[personal profile] mjg59
The Fantasyland Institute of Learning is the organisation behind Lambdaconf, a functional programming conference perhaps best known for standing behind a racist they had invited as a speaker. The fallout of that has resulted in them trying to band together events in order to reduce disruption caused by sponsors or speakers declining to be associated with conferences that think inviting racists is more important than the comfort of non-racists, which is weird in all sorts of ways but not what I'm talking about here because they've also written a "Code of Professionalism" which is like a Code of Conduct except it protects abusers rather than minorities and no really it is genuinely as bad as it sounds.

The first thing you need to know is that the document uses its own jargon. Important here are the concepts of active and inactive participation - active participation is anything that you do within the community covered by a specific instance of the Code, inactive participation is anything that happens anywhere ever (ie, active participation is a subset of inactive participation). The restrictions based around active participation are broadly those that you'd expect in a very weak code of conduct - it's basically "Don't be mean", but with some quirks. The most significant is that there's a "Don't moralise" provision, which as written means saying "I think people who support slavery are bad" in a community setting is a violation of the code, but the description of discrimination means saying "I volunteer to mentor anybody from a minority background" could also result in any community member not from a minority background complaining that you've discriminated against them. It's just not very good.

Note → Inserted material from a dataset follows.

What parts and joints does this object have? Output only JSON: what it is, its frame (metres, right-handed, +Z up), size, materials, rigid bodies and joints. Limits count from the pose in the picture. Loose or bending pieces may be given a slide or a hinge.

Inactive participation is where things go badly wrong. If you engage in community or professional sabotage, or if you shame a member based on their behaviour inside the community, that's a violation. Community sabotage isn't defined and so basically allows a community to throw out whoever they want to. Professional sabotage means doing anything that can hurt a member's professional career. Shaming is saying anything negative about a member to a non-member if that information was obtained from within the community.

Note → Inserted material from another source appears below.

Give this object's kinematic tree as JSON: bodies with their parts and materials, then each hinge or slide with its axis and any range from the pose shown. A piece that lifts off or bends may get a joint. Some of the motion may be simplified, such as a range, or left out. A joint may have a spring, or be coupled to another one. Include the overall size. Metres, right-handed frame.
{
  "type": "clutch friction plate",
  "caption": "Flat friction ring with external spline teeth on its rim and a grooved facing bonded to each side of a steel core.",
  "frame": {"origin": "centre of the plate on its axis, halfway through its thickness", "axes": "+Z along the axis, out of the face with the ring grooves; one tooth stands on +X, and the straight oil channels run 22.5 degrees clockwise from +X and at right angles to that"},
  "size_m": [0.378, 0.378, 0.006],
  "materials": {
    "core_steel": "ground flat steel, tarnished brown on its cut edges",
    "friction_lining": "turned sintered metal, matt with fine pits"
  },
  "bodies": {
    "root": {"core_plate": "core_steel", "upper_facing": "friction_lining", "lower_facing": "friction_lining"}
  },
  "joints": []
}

So, what does that mean? Here are some things that you are forbidden from doing:
  • If a member says something racist at a conference, you are not permitted to tell anyone who is not a community member that this happened (shaming)
  • If a member tries to assault you, you are not allowed to tell the police (shaming)
  • If a member gives a horribly racist speech at another conference, you are not allowed to suggest that they shouldn't be allowed to speak at your event (professional sabotage)
  • If a member of your community reports a violation and no action is taken, you are not allowed to warn other people outside the community that this is considered acceptable behaviour (community sabotage)

Now, clearly, some of these are unintentional - I don't think the authors of this policy would want to defend the idea that you can't report something to the police, and I'm sure they'd be willing to modify the document to permit this. But it's indicative of the mindset behind it. This policy has been written to protect people who are accused of doing something bad, not to protect people who have something bad done to them.

There are other examples of this. For instance, violations are not publicised unless the verdict is that they deserve banishment. If a member harasses another member but is merely given a warning, the victim is still not permitted to tell anyone else that this happened. The perpetrator is then free to repeat their behaviour in other communities, and the victim has to choose between either staying silent or warning them and risk being banished from the community for shaming.

If you're an abuser then this is perfect. You're in a position where your victims have to choose between their career (which will be harmed if they're unable to function in the community) and preventing the same thing from happening to others. Many will choose the former, which gives you far more freedom to continue abusing others. Which means that communities adopting the Fantasyland code will be more attractive to abusers, and become disproportionately populated by them.

I don't believe this is the intent, but it's an inevitable consequence of the priorities inherent in this code. No matter how many corner cases are cleaned up, if a code prevents you from saying bad things about people or communities it prevents people from being able to make informed choices about whether that community and its members are people they wish to associate with. When there are greater consequences to saying someone's racist than them being racist, you're fucking up badly.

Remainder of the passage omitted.